- O Globo
Nunca foi fácil ao Reino Unido reconciliar passado de antiga potência imperial com o papel menor que lhe foi alocado no pós-Segunda Guerra
Existe uma corrente de pensamento bastante efervescente segundo a qual o conceito de eleição, tal qual o conhecemos, foi enterrado junto com o século 20. A ideia de que esta forma de consulta democrática consegue nivelar diferenças nacionais e concede ao vencedor tempo e espaço para implementar seu programa de governo é coisa do passado. Como escreveu o autor britânico John Harris, a política, depois que o mundo migrou para a vida on-line, passou a operar num ambiente de descrédito, cinismo e guerra tribal que a impede de chegar a qualquer desfecho. “Ninguém [mais] realmente vence”, conclui Harris. E mesmo quando vence, acaba mantendo a cabeça e o corpo em campanha eleitoral permanente. Vide o presidente Jair Bolsonaro.
O primeiro-ministro britânico Boris Johnson pode vir a ser a exceção à regra. Não apenas pela acachapante derrota eleitoral que impôs ao Partido Trabalhista esta semana, conquistando para o seu Partido Conservador a cobiçada maioria parlamentar ampla, geral e irrestrita. Ele também despachou Jeremy Corbyn, o líder trabalhista sem rumo exceto o precipício, para a vala comum dos políticos esquecíveis. Boris, como ele prefere ser chamado, venceu grande porque o país estava exaurido após três anos e meio de incerteza diária. Esta nação em busca de um futuro e uma identidade clara finalmente optou em tom irrefutável pela adesão ao Brexit — quaisquer que sejam os contornos e consequências dessa ruptura.
É uma virada e tanto para o Reino Unido. Nunca lhe foi fácil reconciliar o passado de antiga potência imperial, que não gostaria de esquecer, com o papel menor que lhe foi alocado a partir do pós-Segunda Guerra e do qual não pode escapar. Como escreveu em clarividente memorando de 1949 o cientista e conselheiro do ministério da Defesa Sir Henry Tizard, citado pela “London Review of Books”: “Não somos uma potência mundial nem voltaremos a sê-lo. Somos uma grande nação, mas se continuarmos a nos comportar como uma grande potência, em breve deixaremos de ser uma grande nação”. Nem Winston Churchill nem Margaret Thatcher abraçaram a construção da causa europeia alicerçada na ideia de que todos os membros devem ser parceiros iguais. A Dama de Ferro, em particular, fiel a seu apego e fascínio pelo exercício do poder, preferia lidar com líderes dos Estados Unidos ou da antiga União Soviética a tratar com parceiros europeus. Foi com desdém tipicamente francês que o socialista François Mitterrand, o presidente mais longevo da história do país ( 14 anos no poder) registrou que a sra. Thatcher “se comporta como uma menina de 8 anos quando fala com o presidente dos Estados Unidos”.

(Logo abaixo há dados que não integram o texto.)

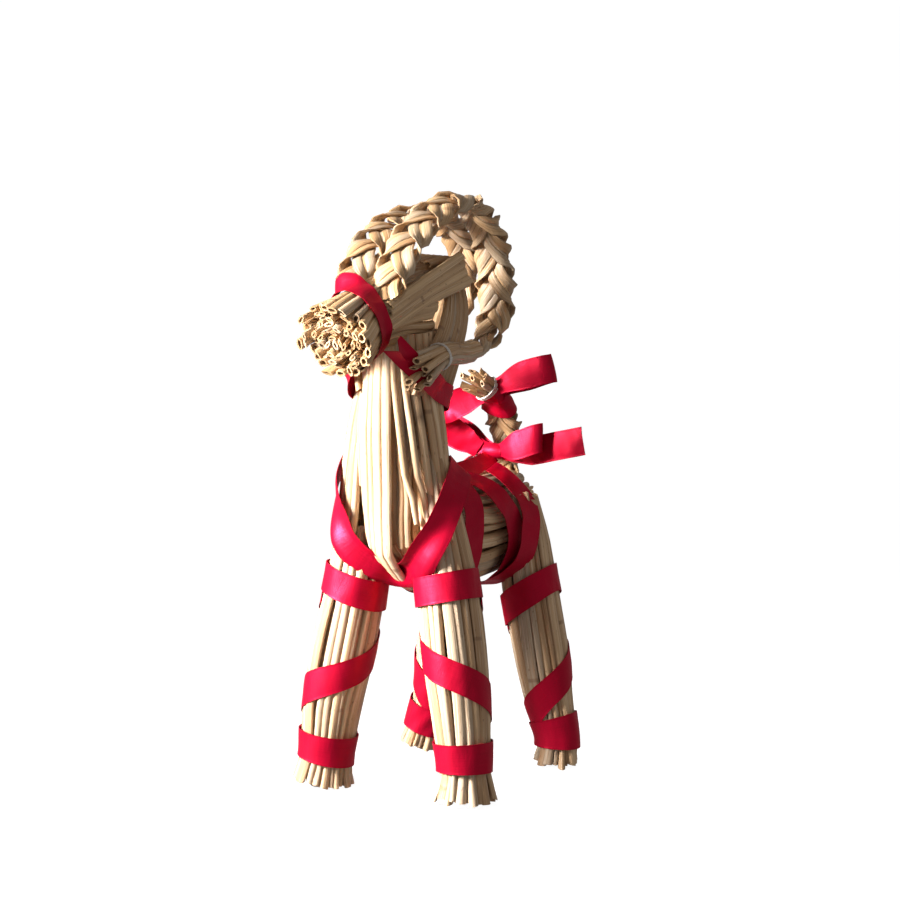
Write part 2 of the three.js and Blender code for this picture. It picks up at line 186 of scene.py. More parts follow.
def straight(points: Array, t: Array) -> Array:
    """Samples straight stretches between points.

    Args:
        points: Rows that the line passes through.
        t: Parameters from 0 at the first row to 1 at the last.

    Returns:
        One row for each parameter.
    """
    rows = np.asarray(points, float)
    place = np.clip(t, 0, 1) * (len(rows) - 1)
    return np.stack([np.interp(place, np.arange(len(rows)), column) for column in rows.T], 1)


def gradient(points: Array) -> Array:
    """The direction of a line at each of its points.

    Args:
        points: Rows of x, y, z along the line.

    Returns:
        A direction of length 1 for each row.
    """
    return unit(np.gradient(points, axis=0))


def evenly(points: Sequence[Point], count: int, smooth: bool = True) -> Array:
    """Points at even distances along a line through the given ones.

    Args:
        points: What the line passes through.
        count: How many points to return.
        smooth: False for straight stretches with corners.

    Returns:
        That many rows.
    """
    rows = np.asarray(points, float)
    fine = (spline if smooth else straight)(rows, np.linspace(0, 1, 40 * len(rows)))
    walked = np.concatenate([[0], np.cumsum(np.linalg.norm(np.diff(fine, axis=0), axis=1))])
    wanted = np.linspace(0, walked[-1], count)
    return np.stack([np.interp(wanted, walked, column) for column in fine.T], 1)


@dataclass
class Section:
    """Cross-sections of a bundle: centres, directions and half-sizes, one row for each place along it."""

    centre: Array
    along: Array
    across: Array
    out: Array
    wide: Array
    deep: Array


class Run:
    """The line of a bundle through stations of x, y, z, half-width and half-depth."""

    FINE = 400

    def __init__(self, stations: Sequence[Sequence[float]], turns: Optional[Sequence[float]] = None) -> None:
        """Measures the line.

        Args:
            stations: Rows of x, y, z, half-width, half-depth.
            turns: At each station the straw's direction as an angle in degrees from -Y towards +Z. With turns
                the straws run straight from station to station and crease there.
        """
        table = np.array([list(row) + ([row[3]] if len(row) == 4 else []) for row in stations], float)
        self._places, self._halves = table[:, :3], table[:, 3:]
        self._ways = None
        self._curve = spline
        if turns is not None:
            angles = np.radians(turns)
            self._ways = np.stack([0 * angles, -np.cos(angles), np.sin(angles)], 1)
            self._curve = straight
        self._t = np.linspace(0, 1, self.FINE + 1)
        fine = self._curve(self._places, self._t)
        self._walked = np.concatenate([[0], np.cumsum(np.linalg.norm(np.diff(fine, axis=0), axis=1))])
        self.length = float(self._walked[-1])

    def section(self, share: Array) -> Section:
        """The cross-sections at shares of the length; past either end the line goes straight on.

        Args:
            share: Shares of the length.

        Returns:
            The sections.
        """
        share = np.atleast_1d(np.asarray(share, float))
        inside = np.clip(share, 0, 1)
        t = np.interp(inside * self.length, self._walked, self._t)
        if self._ways is None:
            along = unit(spline(self._places, t + 2e-3) - spline(self._places, t - 2e-3))
        else:
            along = unit(straight(self._ways, t))
        centre = self._curve(self._places, t) + along * ((share - inside) * self.length)[:, None]
        across = unit(np.array([1.0, 0, 0]) - along * along[:, :1])
        halves = self._curve(self._halves, t)
        return Section(centre, along, across, np.cross(across, along), halves[:, 0], halves[:, 1])

    def station(self, index: int) -> float:
        """The share of the length at a station.

        Args:
            index: The station's number, from 0.

        Returns:
            The share.
        """
        return float(np.interp(index / (len(self._places) - 1), self._t, self._walked)) / self.length

    def share_at(self, axis: int, value: float) -> float:
        """The share of the length at which the line comes closest to a value of x, y or z.

        Args:
            axis: 0, 1 or 2.
            value: The value in millimetres.

        Returns:
            The share.
        """
        places = self._curve(self._places, self._t)[:, axis]
        return float(self._walked[np.argmin(np.abs(places - value))]) / self.length

    def shell(self, share: Array, angle: Array, lift: Array) -> tuple[Array, Array, Array]:
        """Points round the sections, lifted off them.

        Args:
            share: Shares of the length.
            angle: Angles round the section in radians, 0 across and a quarter turn outwards.
            lift: Millimetres off the section's outline.

        Returns:
            The points, the directions along the outline, and the outward directions.
        """
        s = self.section(share)
        c, n = np.cos(angle)[:, None], np.sin(angle)[:, None]
        wide, deep = s.wide[:, None], s.deep[:, None]
        outward = unit(deep * c * s.across + wide * n * s.out)
        round_way = unit(-wide * n * s.across + deep * c * s.out)
        point = s.centre + wide * c * s.across + deep * n * s.out + np.atleast_1d(lift)[:, None] * outward
        return point, round_way, outward

    def pitch(self, share: Array, angle: Array) -> Array:
        """Millimetres of outline for each radian of angle.

        Args:
            share: Shares of the length.
            angle: Angles round the section in radians.

        Returns:
            One value for each place.
        """
        s = self.section(share)
        return np.hypot(s.wide * np.sin(angle), s.deep * np.cos(angle))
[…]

Difícil imaginar que Boris Johnson demonstre adulação semelhante em relação a Donald Trump, mesmo que a Grã-Bretanha desgarrada da União Europeia venha a precisar bem mais de acordos com os Estados Unidos do que o país comandado por Margaret Thatcher na década de 1980.
Adeptos de jogadas de alto risco, Boris e Trump estão em momentos decisivos de suas carreiras públicas. O primeiro, em ascensão. O outro, em turbilhão acima do habitual. Trump reservou a mesma sexta-feira 13 em que o Comitê Judiciário da Câmara aprovou dois artigos de impeachment contra ele (por abuso de poder e obstrução do Congresso) para tirar da cartola o entendimento com a China visando a chegar à primeira fase do acordo comercial com Pequim, globalmente aguardado. O impeachment com aprovação quase certa pelo plenário de maioria democrata, na próxima semana, constará para sempre na biografia do 45º presidente dos Estados Unidos. Em tempos normais, este fato seria percebido em toda a dimensão histórica que ele merece. Mas como nada na era trumpiana é normal, até mesmo o desfecho desse drama que se desenrola há três meses não é o que parece ser. Não apenas o pedido de impeachment será rejeitado pelo Senado de maioria republicana, cuja fidelidade canina ao ocupante da Casa Branca não tem paralelo na história americana, como o “impeachment que não foi” tende a deixar a nação ainda mais dividida — vários cartazes em comícios recentes conclamavam eleitores a pegar em armas caso Trump seja condenado.
Ele continua no poder. Talvez derrotá-lo nas urnas, pelo voto democrático, seja mesmo melhor para a história, para a nação e para o mundo.